**SET TASK:**
All entries must be extracted exactly, with nothing added or dropped.

**PROVIDED RECORDS:**
· · · ·
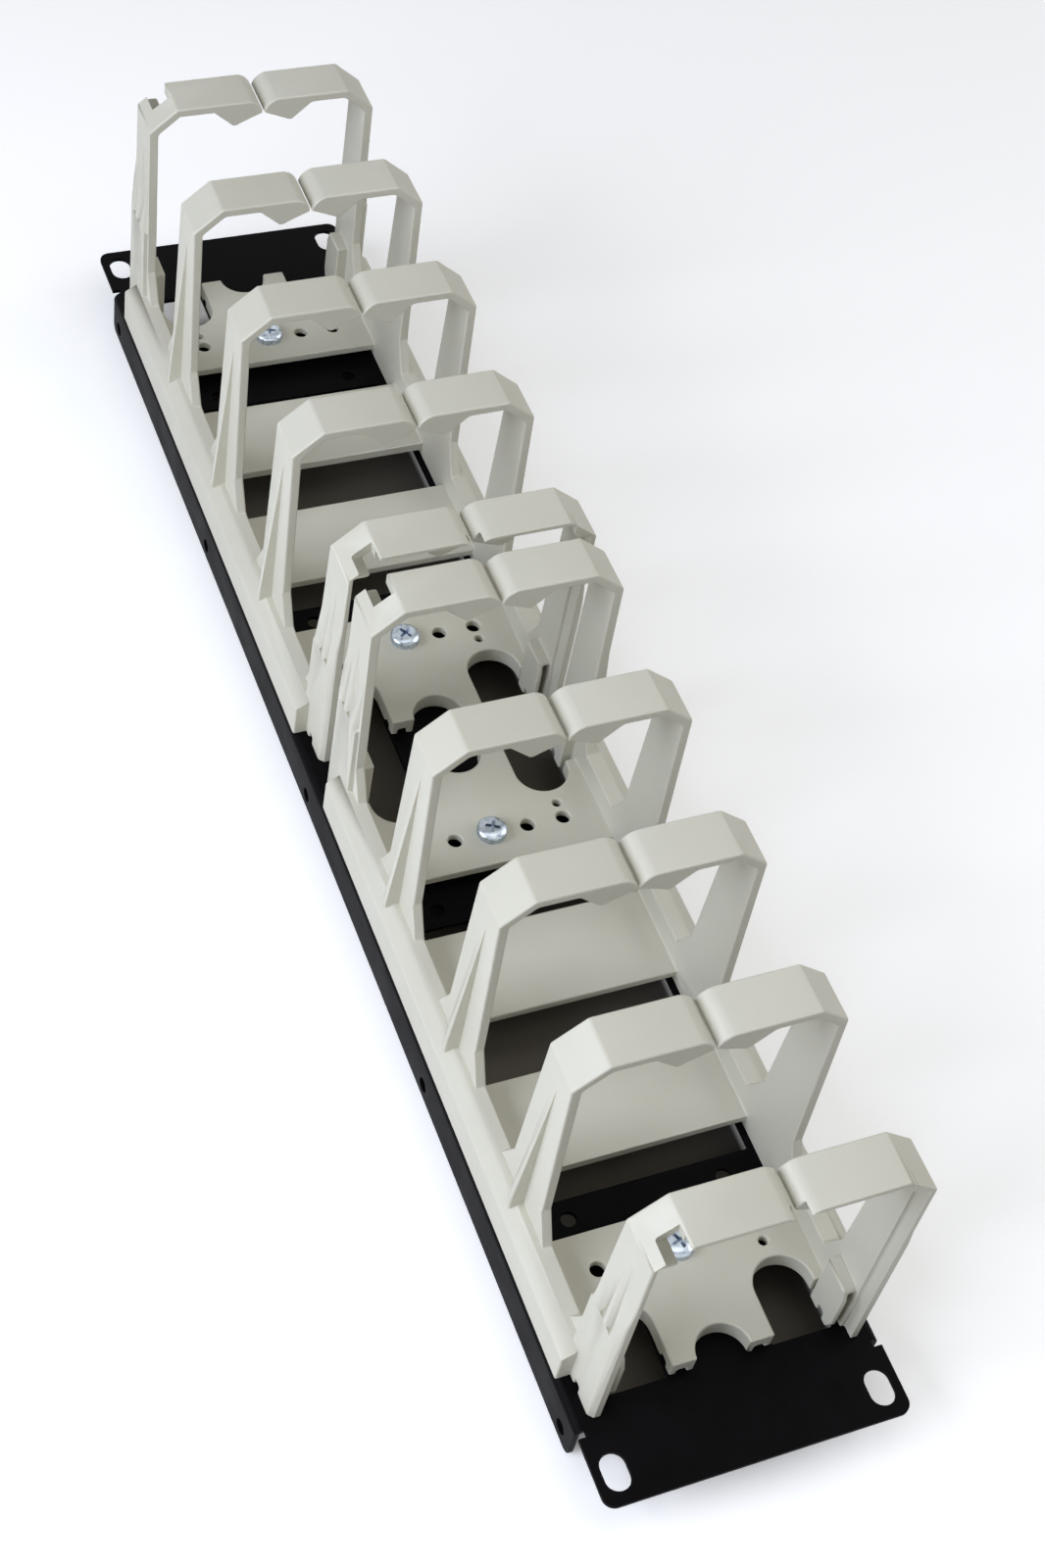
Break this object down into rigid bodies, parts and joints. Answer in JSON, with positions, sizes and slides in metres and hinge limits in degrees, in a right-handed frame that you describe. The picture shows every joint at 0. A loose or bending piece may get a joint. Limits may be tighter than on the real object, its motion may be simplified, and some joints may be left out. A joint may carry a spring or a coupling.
{
  "type": "horizontal cable manager",
  "caption": "Rack-width steel panel with two moulded ring ducts that guide patch cables along the front of a server rack.",
  "frame": {"origin": "middle of the footprint on the rear edges of the panel's two flanges, on which the part lies", "axes": "+X along the rack's width, +Y across the panel's height, +Z out of the front of the panel towards the rings"},
  "size_m": [0.4826, 0.0882, 0.1043],
  "materials": {
    "panel_black": "black powder coat, fine satin",
    "duct_ivory": "ivory moulded plastic, satin, as moulded",
    "screw_zinc": "bright zinc plate, slightly blue"
  },
  "bodies": {
    "root": {"front_panel": "panel_black", "ring_duct_a": "duct_ivory", "ring_duct_b": "duct_ivory", "pan_screw_1": "screw_zinc", "pan_screw_2": "screw_zinc", "pan_screw_3": "screw_zinc", "pan_screw_4": "screw_zinc", "lock_nut_1": "screw_zinc", "lock_nut_2": "screw_zinc", "lock_nut_3": "screw_zinc", "lock_nut_4": "screw_zinc"}
  },
  "joints": []
}
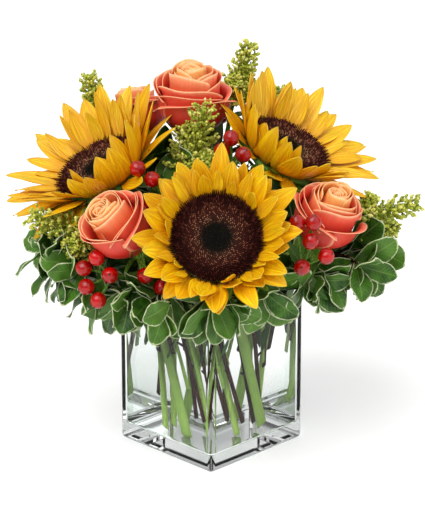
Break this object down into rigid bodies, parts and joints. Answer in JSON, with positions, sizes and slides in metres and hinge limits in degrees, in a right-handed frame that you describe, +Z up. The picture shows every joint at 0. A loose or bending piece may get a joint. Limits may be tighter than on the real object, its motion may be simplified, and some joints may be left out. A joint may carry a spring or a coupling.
{
  "type": "cut flower bouquet in a square glass vase",
  "caption": "Bouquet of sunflowers, coral roses, goldenrod, red berries and cream-edged foliage in a square clear glass vase of water.",
  "frame": {"origin": "middle of the vase's flat underside, on the surface it stands on", "axes": "+Z up; -Y out of the bouquet's front, through the vase's front corner; +X to the right as seen from the front"},
  "size_m": [0.3172, 0.2584, 0.2972],
  "materials": {
    "glass": "clear polished glass",
    "water": "clear still water",
    "sunflower_petal": "matt golden yellow petals",
    "seed_disc": "velvety dark brown florets",
    "rose_petal": "satin coral petals",
    "goldenrod_floret": "matt yellow-green florets",
    "berry": "glossy red skin",
    "leaf": "satin green leaves with cream edges",
    "green_stem": "matt green stems and calyxes",
    "woody_stem": "matt brown bark"
  },
  "bodies": {
    "root": {"vase": "glass", "water": "water", "sunflower_front_disc": "seed_disc", "sunflower_front_rays": "sunflower_petal", "sunflower_front_stem": "green_stem", "sunflower_left_disc": "seed_disc", "sunflower_left_rays": "sunflower_petal", "sunflower_left_stem": "green_stem", "sunflower_right_disc": "seed_disc", "sunflower_right_rays": "sunflower_petal", "sunflower_right_stem": "green_stem", "rose_left_bloom": "rose_petal", "rose_left_stem": "green_stem", "rose_right_bloom": "rose_petal", "rose_right_stem": "green_stem", "rose_top_bloom": "rose_petal", "rose_top_stem": "green_stem", "rose_back_bloom": "rose_petal", "rose_back_stem": "green_stem", "goldenrod_top_left_plume": "goldenrod_floret", "goldenrod_top_left_stem": "green_stem", "goldenrod_top_right_plume": "goldenrod_floret", "goldenrod_top_right_stem": "green_stem", "goldenrod_centre_plume": "goldenrod_floret", "goldenrod_centre_stem": "green_stem", "goldenrod_left_plume": "goldenrod_floret", "goldenrod_left_stem": "green_stem", "goldenrod_right_plume": "goldenrod_floret", "goldenrod_right_stem": "green_stem", "goldenrod_rear_plume": "goldenrod_floret", "goldenrod_rear_stem": "green_stem", "berries_left": "berry", "berries_low": "berry", "berries_centre": "berry", "berries_top": "berry", "berries_right": "berry", "berries_rear": "berry", "foliage_far_left": "leaf", "foliage_low_left": "leaf", "foliage_front_left": "leaf", "foliage_front": "leaf", "foliage_front_right": "leaf", "foliage_low_right": "leaf", "foliage_far_right": "leaf", "foliage_inner": "leaf", "foliage_back_left": "leaf", "foliage_back": "leaf", "foliage_back_right": "leaf"}
  },
  "joints": []
}
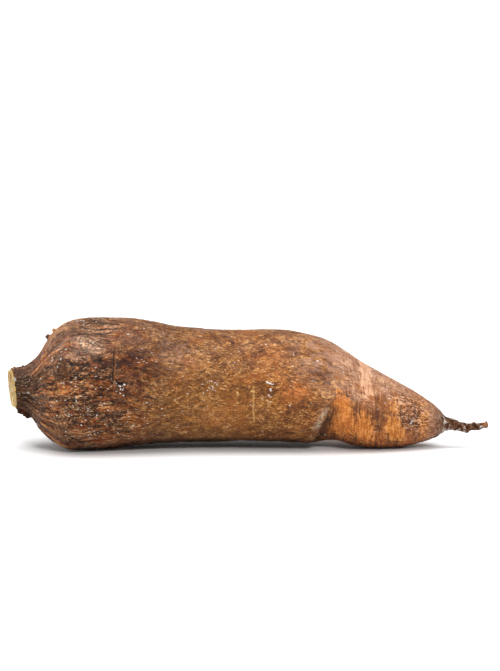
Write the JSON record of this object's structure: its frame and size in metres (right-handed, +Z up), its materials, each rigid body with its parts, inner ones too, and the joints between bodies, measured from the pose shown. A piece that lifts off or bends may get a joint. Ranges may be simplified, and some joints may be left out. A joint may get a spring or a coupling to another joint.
{
  "type": "cassava root",
  "caption": "Whole cassava root lying on its side, with rough brown bark, a cut woody neck at one end and a thin tail at the other.",
  "frame": {"origin": "on the surface that the root lies on, under the middle of its box", "axes": "+X runs from the cut neck to the thin tail, -Y is the front, and +Z is up"},
  "size_m": [0.279, 0.0768, 0.0756],
  "materials": {
    "bark": "rough brown root bark under a thin clear coat of wax, rubbed to orange near the tail, with pale wood on the cut neck"
  },
  "bodies": {
    "root": {"cassava_root": "bark"}
  },
  "joints": []
}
· · · ·
**WRITTEN ANSWER:**
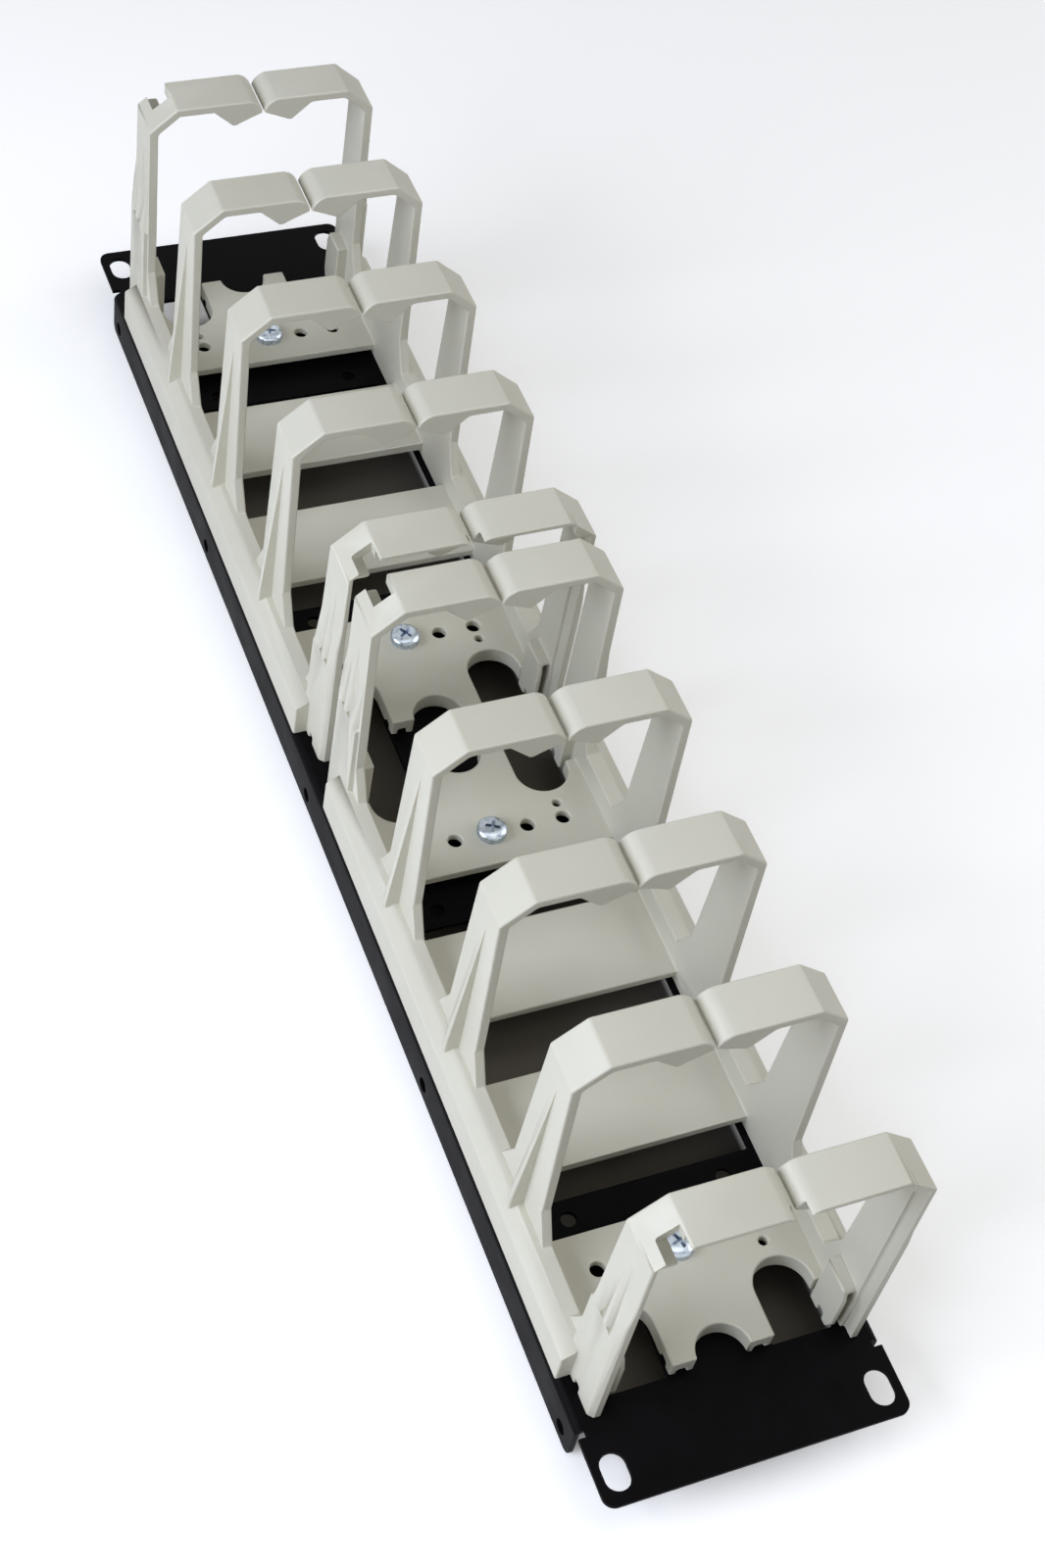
Break this object down into rigid bodies, parts and joints. Answer in JSON, with positions, sizes and slides in metres and hinge limits in degrees, in a right-handed frame that you describe. The picture shows every joint at 0. A loose or bending piece may get a joint. Limits may be tighter than on the real object, its motion may be simplified, and some joints may be left out. A joint may carry a spring or a coupling.
{
  "type": "horizontal cable manager",
  "caption": "Rack-width steel panel with two moulded ring ducts that guide patch cables along the front of a server rack.",
  "frame": {"origin": "middle of the footprint on the rear edges of the panel's two flanges, on which the part lies", "axes": "+X along the rack's width, +Y across the panel's height, +Z out of the front of the panel towards the rings"},
  "size_m": [0.4826, 0.0882, 0.1043],
  "materials": {
    "panel_black": "black powder coat, fine satin",
    "duct_ivory": "ivory moulded plastic, satin, as moulded",
    "screw_zinc": "bright zinc plate, slightly blue"
  },
  "bodies": {
    "root": {"front_panel": "panel_black", "ring_duct_a": "duct_ivory", "ring_duct_b": "duct_ivory", "pan_screw_1": "screw_zinc", "pan_screw_2": "screw_zinc", "pan_screw_3": "screw_zinc", "pan_screw_4": "screw_zinc", "lock_nut_1": "screw_zinc", "lock_nut_2": "screw_zinc", "lock_nut_3": "screw_zinc", "lock_nut_4": "screw_zinc"}
  },
  "joints": []
}
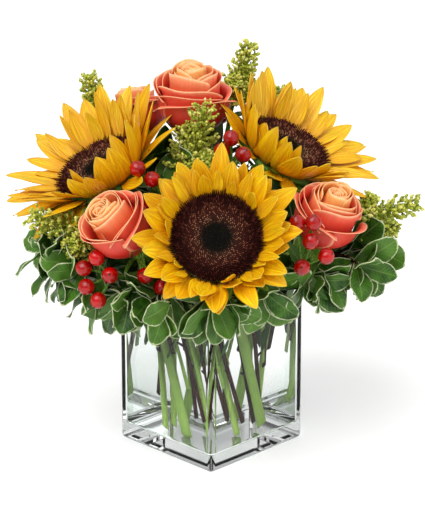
Break this object down into rigid bodies, parts and joints. Answer in JSON, with positions, sizes and slides in metres and hinge limits in degrees, in a right-handed frame that you describe, +Z up. The picture shows every joint at 0. A loose or bending piece may get a joint. Limits may be tighter than on the real object, its motion may be simplified, and some joints may be left out. A joint may carry a spring or a coupling.
{
  "type": "cut flower bouquet in a square glass vase",
  "caption": "Bouquet of sunflowers, coral roses, goldenrod, red berries and cream-edged foliage in a square clear glass vase of water.",
  "frame": {"origin": "middle of the vase's flat underside, on the surface it stands on", "axes": "+Z up; -Y out of the bouquet's front, through the vase's front corner; +X to the right as seen from the front"},
  "size_m": [0.3172, 0.2584, 0.2972],
  "materials": {
    "glass": "clear polished glass",
    "water": "clear still water",
    "sunflower_petal": "matt golden yellow petals",
    "seed_disc": "velvety dark brown florets",
    "rose_petal": "satin coral petals",
    "goldenrod_floret": "matt yellow-green florets",
    "berry": "glossy red skin",
    "leaf": "satin green leaves with cream edges",
    "green_stem": "matt green stems and calyxes",
    "woody_stem": "matt brown bark"
  },
  "bodies": {
    "root": {"vase": "glass", "water": "water", "sunflower_front_disc": "seed_disc", "sunflower_front_rays": "sunflower_petal", "sunflower_front_stem": "green_stem", "sunflower_left_disc": "seed_disc", "sunflower_left_rays": "sunflower_petal", "sunflower_left_stem": "green_stem", "sunflower_right_disc": "seed_disc", "sunflower_right_rays": "sunflower_petal", "sunflower_right_stem": "green_stem", "rose_left_bloom": "rose_petal", "rose_left_stem": "green_stem", "rose_right_bloom": "rose_petal", "rose_right_stem": "green_stem", "rose_top_bloom": "rose_petal", "rose_top_stem": "green_stem", "rose_back_bloom": "rose_petal", "rose_back_stem": "green_stem", "goldenrod_top_left_plume": "goldenrod_floret", "goldenrod_top_left_stem": "green_stem", "goldenrod_top_right_plume": "goldenrod_floret", "goldenrod_top_right_stem": "green_stem", "goldenrod_centre_plume": "goldenrod_floret", "goldenrod_centre_stem": "green_stem", "goldenrod_left_plume": "goldenrod_floret", "goldenrod_left_stem": "green_stem", "goldenrod_right_plume": "goldenrod_floret", "goldenrod_right_stem": "green_stem", "goldenrod_rear_plume": "goldenrod_floret", "goldenrod_rear_stem": "green_stem", "berries_left": "berry", "berries_low": "berry", "berries_centre": "berry", "berries_top": "berry", "berries_right": "berry", "berries_rear": "berry", "foliage_far_left": "leaf", "foliage_low_left": "leaf", "foliage_front_left": "leaf", "foliage_front": "leaf", "foliage_front_right": "leaf", "foliage_low_right": "leaf", "foliage_far_right": "leaf", "foliage_inner": "leaf", "foliage_back_left": "leaf", "foliage_back": "leaf", "foliage_back_right": "leaf"}
  },
  "joints": []
}
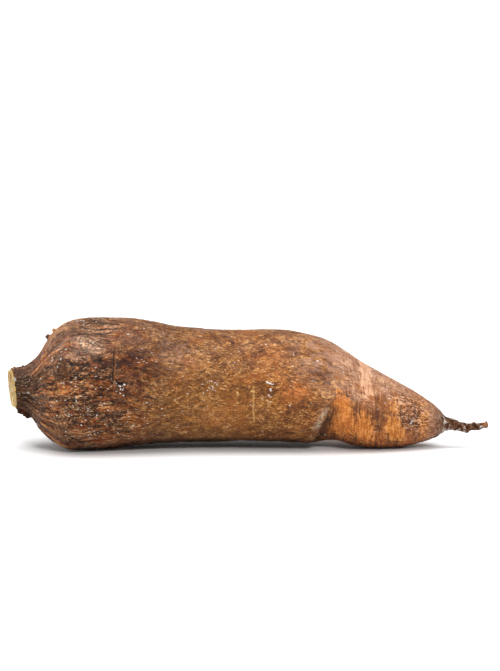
Write the JSON record of this object's structure: its frame and size in metres (right-handed, +Z up), its materials, each rigid body with its parts, inner ones too, and the joints between bodies, measured from the pose shown. A piece that lifts off or bends may get a joint. Ranges may be simplified, and some joints may be left out. A joint may get a spring or a coupling to another joint.
{
  "type": "cassava root",
  "caption": "Whole cassava root lying on its side, with rough brown bark, a cut woody neck at one end and a thin tail at the other.",
  "frame": {"origin": "on the surface that the root lies on, under the middle of its box", "axes": "+X runs from the cut neck to the thin tail, -Y is the front, and +Z is up"},
  "size_m": [0.279, 0.0768, 0.0756],
  "materials": {
    "bark": "rough brown root bark under a thin clear coat of wax, rubbed to orange near the tail, with pale wood on the cut neck"
  },
  "bodies": {
    "root": {"cassava_root": "bark"}
  },
  "joints": []
}